Agile refers to a group of software development methodologies based on iterative development, where requirements and solutions evolve via collaboration between self-organizing cross-functional teams.
Rapid application development (RAD) is a software development methodology, which favors iterative development and the rapid construction of prototypes instead of large amounts of up-front planning.
Spiral development combines some key aspect of the waterfall model and rapid prototyping methodologies, in an effort to combine advantages of top-down and bottom-up concepts.
Waterfall - large rigid steps.
Cowboy coding - occurs when there is little participation by business users, or fanned by management that controls only non-development aspects of the project, such as the broad targets, timelines, scope, and visuals (the "what", but not the "how").

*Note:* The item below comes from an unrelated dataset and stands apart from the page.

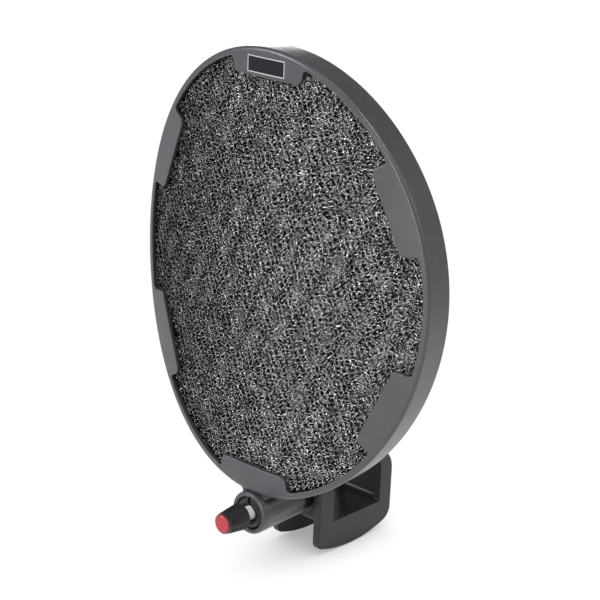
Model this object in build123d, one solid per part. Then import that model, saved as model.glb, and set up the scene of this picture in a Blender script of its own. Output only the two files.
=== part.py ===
"""Oval foam pop filter: a bent oval hoop holding a foam disc, on a swivelling and lockable bracket.

Millimetres. X is to the right seen from the front, Y points backwards, Z up. The origin is the middle
of the bracket's sleeve, on the swivel axis, and the swivel axis is the Y axis.
"""
from build123d import *
from math import cos, hypot, radians, sin
import os

# ---- Hoop: an oval ring bent back about a vertical axis ----
CROWN_Y = -48.0            # front face on the middle line
HOOP_Z = 93.1              # centre of the oval above the swivel axis
HOOP_HALF_W = 70.8         # outer oval, in the plane of the crown
HOOP_HALF_H = 85.0
OPENING_HALF_W = 67.6      # opening inside the front lip
OPENING_HALF_H = 82.5
OPENING = (OPENING_HALF_W, OPENING_HALF_H)
HOOP_DEPTH = 12.6
HOOP_WALL = 1.9
HOOP_DRAFT = 0.0635        # how much smaller the oval gets for each millimetre backwards
BEND_RADIUS = 224.0
LIP_THICKNESS = 1.8
HOOP_EDGE_RADIUS = 1.3
WALL_FRONT = 1.4           # depth at which the side wall joins the lip, behind the rounded edge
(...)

Pull queue - I know this is just a component of other frameworks but IMHO it is a methodology on it's own:
- QA files bugs to the queue
- developers choose and fix bugs at their own leisure
- a weekly 30 minute team meeting promotes, splits or rejects bugs that have lingered unfixed for too long
Structured systems analysis and design method can be thought to represent a pinnacle of the rigorous document-led approach to system design.
Slow programming - careful and gradual work without (or minimal) time pressures. Slow programming aims to avoid bugs and overly quick release schedules.
Unified Process - a general process design tool.